TASK DESCRIPTION ▸
Write each line out again exactly as written.

(Rows from a 3D modeling dataset)
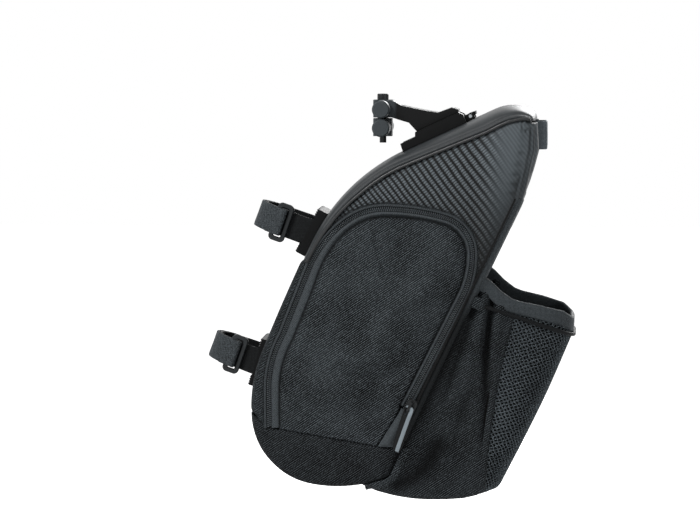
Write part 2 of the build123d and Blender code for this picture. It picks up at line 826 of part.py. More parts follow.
with BuildPart() as lever_pin:
    with BuildSketch(pivot_plane):
        Circle(pin_diameter / 2)
    extrude(amount=ear_outer, both=True)
keep("lever_pin", lever_pin.part)

spring_radius = pin_diameter / 2 + pin_clearance + spring_wire / 2
with BuildPart() as lever_spring:
    for turn in range(spring_turns):
        across = (turn - (spring_turns - 1) / 2) * spring_wire * 0.95
        with Locations(pivot_plane.offset(across)):
            Torus(spring_radius, spring_wire / 2)
    with BuildSketch(Plane(origin=pivot_plane.from_local_coords((0, -spring_radius, 0)), z_dir=-lid_side.x_dir)):
        Circle(spring_wire / 2)
    extrude(amount=spring_leg)
keep("lever_spring", lever_spring.part)

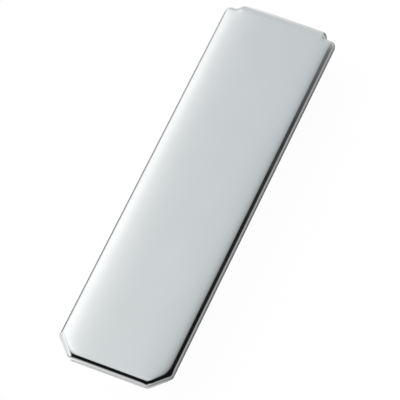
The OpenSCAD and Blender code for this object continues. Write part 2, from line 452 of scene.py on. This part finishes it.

CORRECT OUTPUT ▸
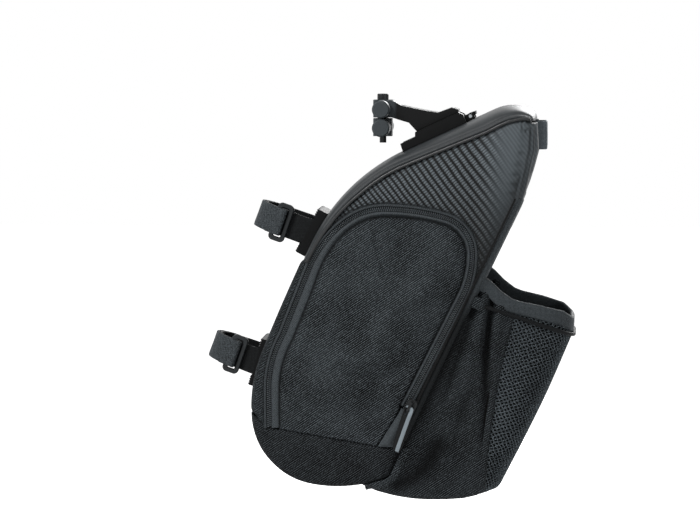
Write part 2 of the build123d and Blender code for this picture. It picks up at line 826 of part.py. More parts follow.
with BuildPart() as lever_pin:
    with BuildSketch(pivot_plane):
        Circle(pin_diameter / 2)
    extrude(amount=ear_outer, both=True)
keep("lever_pin", lever_pin.part)

spring_radius = pin_diameter / 2 + pin_clearance + spring_wire / 2
with BuildPart() as lever_spring:
    for turn in range(spring_turns):
        across = (turn - (spring_turns - 1) / 2) * spring_wire * 0.95
        with Locations(pivot_plane.offset(across)):
            Torus(spring_radius, spring_wire / 2)
    with BuildSketch(Plane(origin=pivot_plane.from_local_coords((0, -spring_radius, 0)), z_dir=-lid_side.x_dir)):
        Circle(spring_wire / 2)
    extrude(amount=spring_leg)
keep("lever_spring", lever_spring.part)

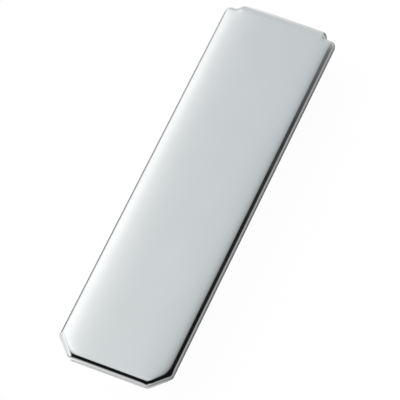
The OpenSCAD and Blender code for this object continues. Write part 2, from line 452 of scene.py on. This part finishes it.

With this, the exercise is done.